Is Using AI to Write Code Helping or Hurting My Long-Term Growth?
Background
As I work on projects that span across frontend, backend, and databases, I’ve been leaning heavily on AI tools like:
- ChatGPT
- Claude
- Cursor IDE
These tools help me generate boilerplate code, fix bugs, and even build full components. But lately, I’ve been asking myself:
Am I actually learning how to code — or just learning how to ask AI to code for me?
The Dilemma
I can explain the architecture of my projects:
- Why I used FastAPI for backend
- Why I selected SQLite or PostgreSQL
- Why I used FAISS instead of Weaviate
I understand the flow and logic.
But if you put me in front of a blank editor and said, “write the code for this from scratch” — I’d probably freeze.
That worries me.
What I Gain from Using AI
- Speed: AI drastically reduces the time spent searching documentation
- Exploration: I can test multiple approaches quickly
- Confidence: It helps me attempt things I wouldn’t even try alone
What I Risk Losing
- Muscle memory: Without repetition, I don’t retain syntax or patterns
- Debugging depth: I rely on the AI to fix things I don’t fully understand
- Real fluency: I’m not yet at the level to build the same solution solo
This is like learning a language through translation — I get the meaning, but I can’t yet speak fluently.
My Long-Term Goal
I don’t want to just copy-paste code and hope it works. I want to:
- Understand the concepts deeply
- Explain every design choice in my project
- Be confident enough to reproduce parts manually, even if AI is available
The goal isn’t to avoid AI. It’s to use AI as a collaborator, not a crutch.
What I’m Doing About It
- I pause after generation to review every line and ask: “why is this here?”

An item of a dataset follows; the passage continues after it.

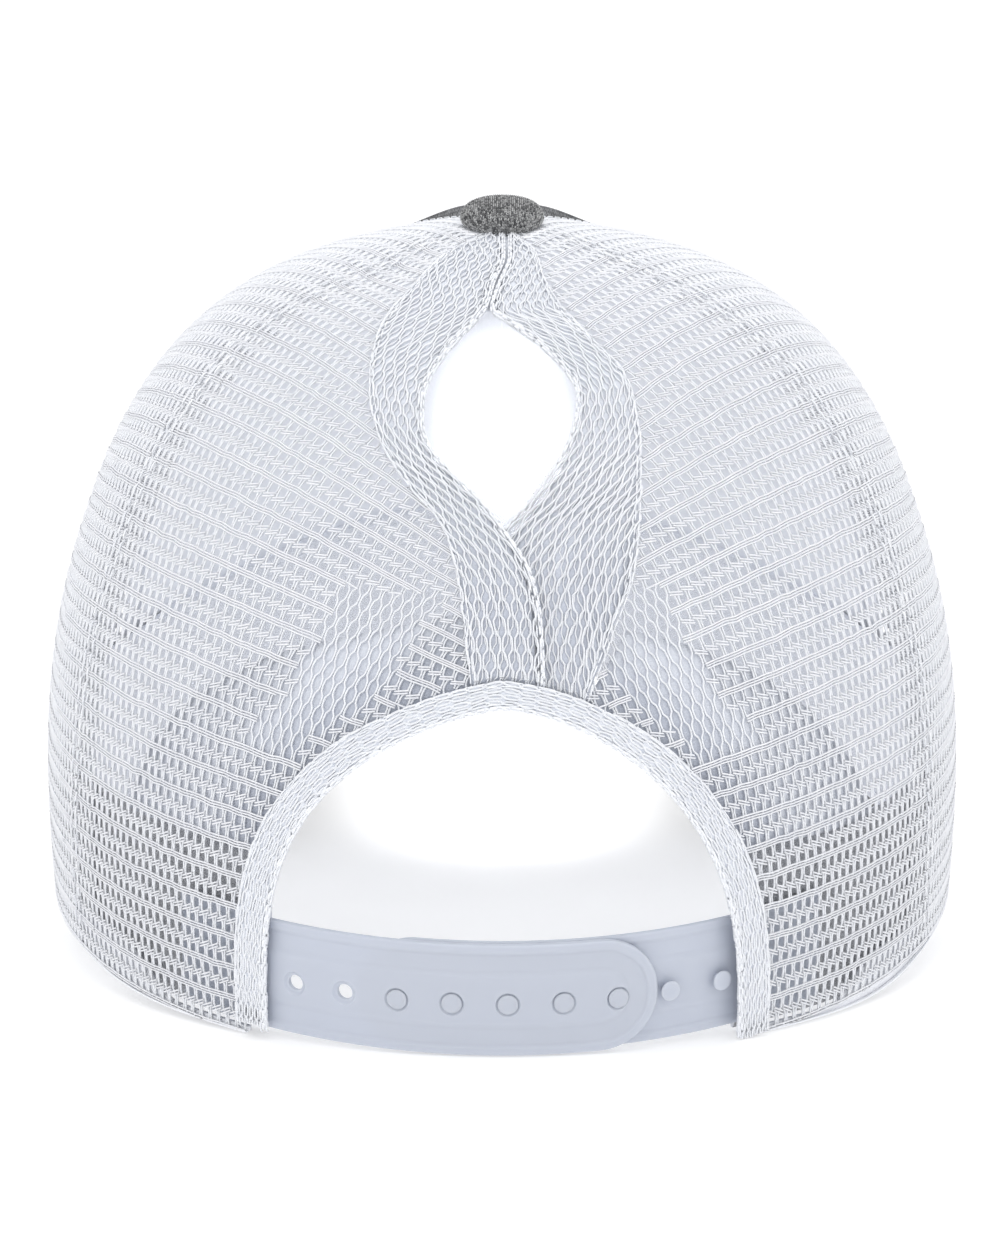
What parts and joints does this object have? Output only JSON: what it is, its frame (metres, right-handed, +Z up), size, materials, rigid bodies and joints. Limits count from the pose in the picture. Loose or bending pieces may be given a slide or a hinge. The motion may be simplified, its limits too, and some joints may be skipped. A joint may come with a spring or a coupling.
{
  "type": "trucker cap",
  "caption": "Structured trucker cap with a net back, curved visor, arched opening over a snap strap, and a ponytail opening high on the back.",
  "frame": {"origin": "middle of the bounding box at the level of the surface the cap rests on", "axes": "+Z up, +Y towards the snap strap at the back, -Y towards the visor, +X towards the wearer's left"},
  "size_m": [0.1764, 0.2676, 0.1457],
  "materials": {
    "heather": "grey heather jersey knit, matt",
    "net": "white knitted polyester net with a faint blue shade",
    "sweatband": "dark grey heather knit outside, pale towelling on the skin side",
    "strap": "translucent pale moulded plastic, satin"
  },
  "bodies": {
    "root": {"front_panel_left": "heather", "front_panel_right": "heather", "side_mesh_left": "net", "side_mesh_right": "net", "back_mesh_left": "net", "back_mesh_right": "net", "ponytail_binding_left": "net", "ponytail_binding_right": "net", "arch_binding": "net", "button": "heather", "visor": "heather", "sweatband": "sweatband", "strap_holes": "strap", "strap_pegs": "strap"}
  },
  "joints": []
}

- I write summaries in my own words to explain key components
- I try to re-implement small parts manually without AI
- I document all my design choices clearly in blog posts (like this one)
Final Thought
Using AI isn’t cheating — it’s accelerating.
But if I don’t stop to understand, I’m not growing.
I want to build systems I understand, not just run systems that work.
So I’ll keep using AI — but I’ll make sure I’m the one in control of the idea, the design, and eventually, the implementation.